** RECORDS SUPPLIED **
<<<<
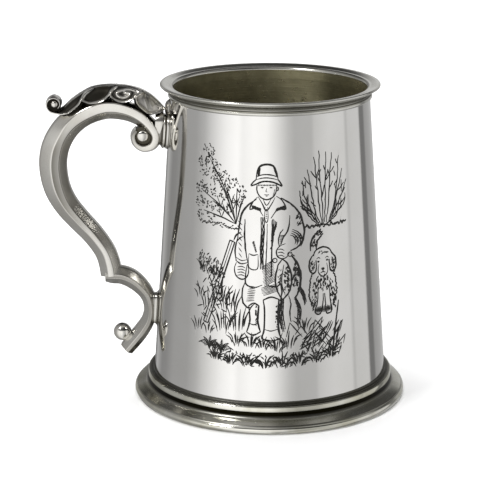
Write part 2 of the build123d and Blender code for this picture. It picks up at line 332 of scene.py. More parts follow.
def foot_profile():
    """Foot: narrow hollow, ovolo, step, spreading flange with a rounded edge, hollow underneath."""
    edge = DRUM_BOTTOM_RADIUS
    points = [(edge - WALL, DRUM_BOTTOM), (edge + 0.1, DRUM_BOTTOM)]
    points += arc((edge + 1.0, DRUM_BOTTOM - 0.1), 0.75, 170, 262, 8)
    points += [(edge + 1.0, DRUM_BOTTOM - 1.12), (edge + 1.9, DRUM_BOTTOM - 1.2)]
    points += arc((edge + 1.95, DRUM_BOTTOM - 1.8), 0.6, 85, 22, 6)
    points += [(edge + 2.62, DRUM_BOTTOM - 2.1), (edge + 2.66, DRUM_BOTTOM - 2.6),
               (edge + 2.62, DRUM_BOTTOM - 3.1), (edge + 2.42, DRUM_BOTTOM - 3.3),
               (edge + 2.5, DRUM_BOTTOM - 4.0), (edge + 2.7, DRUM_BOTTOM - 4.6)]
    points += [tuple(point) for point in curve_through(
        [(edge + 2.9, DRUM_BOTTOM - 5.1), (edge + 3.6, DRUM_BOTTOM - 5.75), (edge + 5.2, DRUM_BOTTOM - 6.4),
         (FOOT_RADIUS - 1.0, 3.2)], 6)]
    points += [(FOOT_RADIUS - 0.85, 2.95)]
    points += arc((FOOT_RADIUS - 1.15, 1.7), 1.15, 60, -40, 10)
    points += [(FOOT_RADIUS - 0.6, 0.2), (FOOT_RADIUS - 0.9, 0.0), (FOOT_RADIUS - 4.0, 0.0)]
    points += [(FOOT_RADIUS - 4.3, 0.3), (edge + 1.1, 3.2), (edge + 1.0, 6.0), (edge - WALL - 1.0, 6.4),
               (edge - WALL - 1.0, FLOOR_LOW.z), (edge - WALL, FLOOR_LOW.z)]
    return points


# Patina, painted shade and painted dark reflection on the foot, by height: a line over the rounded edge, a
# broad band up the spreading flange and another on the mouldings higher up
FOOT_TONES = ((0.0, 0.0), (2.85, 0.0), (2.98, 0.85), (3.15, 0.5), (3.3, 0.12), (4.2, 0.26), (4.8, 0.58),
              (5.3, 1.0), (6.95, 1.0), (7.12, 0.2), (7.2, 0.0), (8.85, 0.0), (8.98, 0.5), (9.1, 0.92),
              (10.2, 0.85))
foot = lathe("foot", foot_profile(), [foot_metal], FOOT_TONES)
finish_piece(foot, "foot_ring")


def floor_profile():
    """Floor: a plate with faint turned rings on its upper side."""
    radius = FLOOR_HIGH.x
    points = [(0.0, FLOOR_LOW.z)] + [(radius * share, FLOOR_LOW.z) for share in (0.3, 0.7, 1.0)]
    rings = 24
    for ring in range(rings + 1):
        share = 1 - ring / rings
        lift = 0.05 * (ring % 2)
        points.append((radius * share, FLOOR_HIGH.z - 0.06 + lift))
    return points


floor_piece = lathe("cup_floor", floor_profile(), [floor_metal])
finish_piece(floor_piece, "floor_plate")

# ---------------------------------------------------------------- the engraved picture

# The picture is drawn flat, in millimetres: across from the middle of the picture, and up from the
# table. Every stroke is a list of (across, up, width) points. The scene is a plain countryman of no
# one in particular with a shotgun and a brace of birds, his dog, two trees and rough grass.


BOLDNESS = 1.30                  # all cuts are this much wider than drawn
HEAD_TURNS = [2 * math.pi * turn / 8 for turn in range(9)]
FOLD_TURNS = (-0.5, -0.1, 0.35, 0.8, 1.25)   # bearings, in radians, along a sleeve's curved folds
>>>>
<<<<
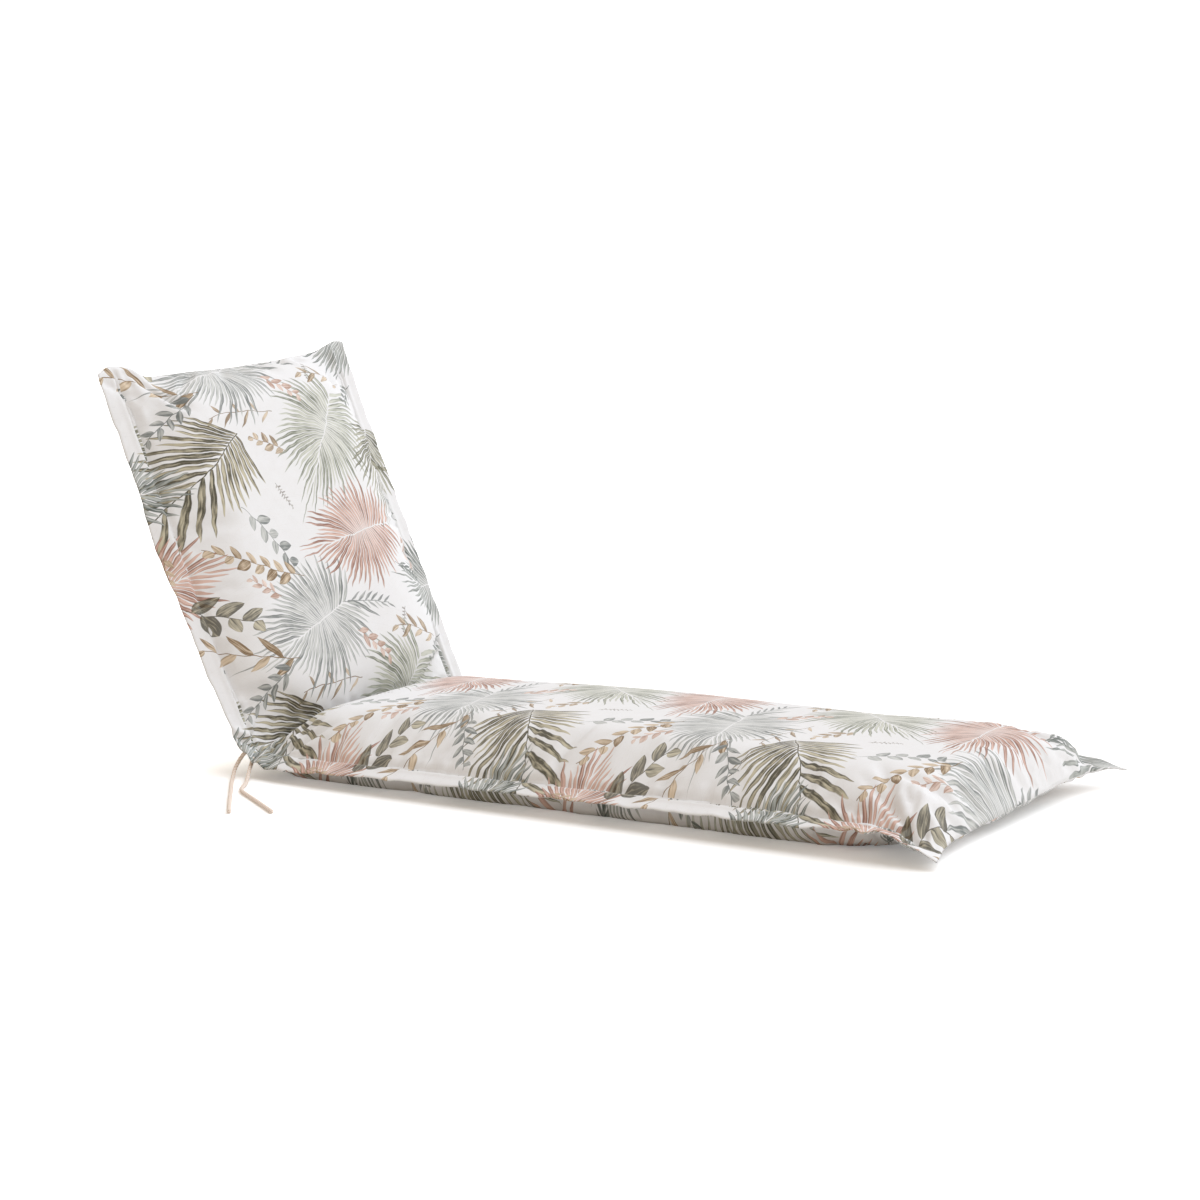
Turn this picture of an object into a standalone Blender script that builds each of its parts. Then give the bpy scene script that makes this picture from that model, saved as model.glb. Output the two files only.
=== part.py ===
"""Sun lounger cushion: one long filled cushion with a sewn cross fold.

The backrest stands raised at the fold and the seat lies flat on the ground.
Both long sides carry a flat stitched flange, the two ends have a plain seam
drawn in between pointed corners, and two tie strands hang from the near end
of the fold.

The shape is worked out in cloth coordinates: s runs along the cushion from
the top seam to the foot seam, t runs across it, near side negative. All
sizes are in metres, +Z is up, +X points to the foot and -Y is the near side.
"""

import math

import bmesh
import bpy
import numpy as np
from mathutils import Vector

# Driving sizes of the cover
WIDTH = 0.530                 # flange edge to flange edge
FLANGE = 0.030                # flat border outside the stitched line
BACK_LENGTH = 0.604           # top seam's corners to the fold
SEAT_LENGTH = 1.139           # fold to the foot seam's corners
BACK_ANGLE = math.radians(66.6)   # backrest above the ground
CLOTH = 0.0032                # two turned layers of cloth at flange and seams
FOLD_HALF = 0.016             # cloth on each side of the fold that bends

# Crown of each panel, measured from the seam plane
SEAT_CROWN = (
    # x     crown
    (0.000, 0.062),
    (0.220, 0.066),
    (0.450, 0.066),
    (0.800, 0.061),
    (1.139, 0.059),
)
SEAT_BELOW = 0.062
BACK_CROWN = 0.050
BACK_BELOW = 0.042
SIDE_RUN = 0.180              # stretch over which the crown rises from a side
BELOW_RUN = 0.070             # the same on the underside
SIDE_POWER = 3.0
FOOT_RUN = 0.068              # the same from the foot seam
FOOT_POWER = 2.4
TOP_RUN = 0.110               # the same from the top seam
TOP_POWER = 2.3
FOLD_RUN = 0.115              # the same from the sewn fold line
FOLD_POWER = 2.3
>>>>
** DIRECTION **
Extract exactly the run of lines beginning at the line with "Turn this picture" and ending at the line with "from mathutils import Vector", including both ends and nothing beyond them.

** FINAL RESULT **
Turn this picture of an object into a standalone Blender script that builds each of its parts. Then give the bpy scene script that makes this picture from that model, saved as model.glb. Output the two files only.
=== part.py ===
"""Sun lounger cushion: one long filled cushion with a sewn cross fold.

The backrest stands raised at the fold and the seat lies flat on the ground.
Both long sides carry a flat stitched flange, the two ends have a plain seam
drawn in between pointed corners, and two tie strands hang from the near end
of the fold.

The shape is worked out in cloth coordinates: s runs along the cushion from
the top seam to the foot seam, t runs across it, near side negative. All
sizes are in metres, +Z is up, +X points to the foot and -Y is the near side.
"""

import math

import bmesh
import bpy
import numpy as np
from mathutils import Vector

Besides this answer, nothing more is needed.